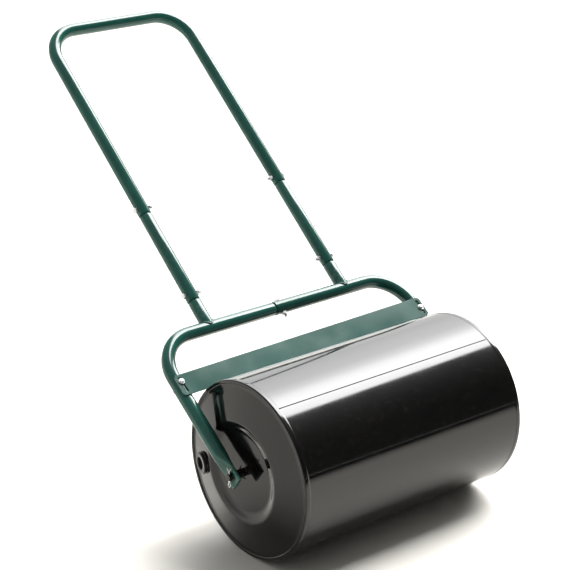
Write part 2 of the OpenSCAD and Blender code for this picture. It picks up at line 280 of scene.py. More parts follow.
def cut(piece, cutter, how="DIFFERENCE"):
    """Cuts the piece with a closed cutter, which is then thrown away."""
    take(piece)
    knife = piece.modifiers.new("cut", "BOOLEAN")
    knife.object = cutter
    knife.operation = how
    knife.solver = "EXACT"
    bpy.ops.object.modifier_apply(modifier=knife.name)
    bpy.data.objects.remove(cutter)


filler_cutter = turned("filler_cutter", [(-10, FILLER_HOLE_R), (10, FILLER_HOLE_R)], sides=64)
set_down(filler_cutter, filler_at, filler_turn.to_euler())
cut(end_caps[LEFT], filler_cutter)
close_up(end_caps[LEFT])

# ---- Axle, spacers and washers ------------------------------------------
# A painted steel rod runs through both caps and carries the yoke. A short sleeve keeps each
# leg off its cap, and a washer and a split pin keep the leg on the rod.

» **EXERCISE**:
Copy down the whole of the data above, matching it exactly.

» **ANSWER BELOW**:
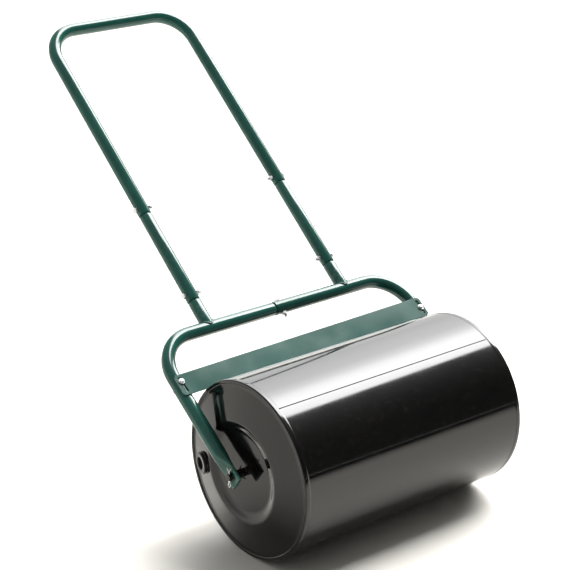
Write part 2 of the OpenSCAD and Blender code for this picture. It picks up at line 280 of scene.py. More parts follow.
def cut(piece, cutter, how="DIFFERENCE"):
    """Cuts the piece with a closed cutter, which is then thrown away."""
    take(piece)
    knife = piece.modifiers.new("cut", "BOOLEAN")
    knife.object = cutter
    knife.operation = how
    knife.solver = "EXACT"
    bpy.ops.object.modifier_apply(modifier=knife.name)
    bpy.data.objects.remove(cutter)


filler_cutter = turned("filler_cutter", [(-10, FILLER_HOLE_R), (10, FILLER_HOLE_R)], sides=64)
set_down(filler_cutter, filler_at, filler_turn.to_euler())
cut(end_caps[LEFT], filler_cutter)
close_up(end_caps[LEFT])

# ---- Axle, spacers and washers ------------------------------------------
# A painted steel rod runs through both caps and carries the yoke. A short sleeve keeps each
# leg off its cap, and a washer and a split pin keep the leg on the rod.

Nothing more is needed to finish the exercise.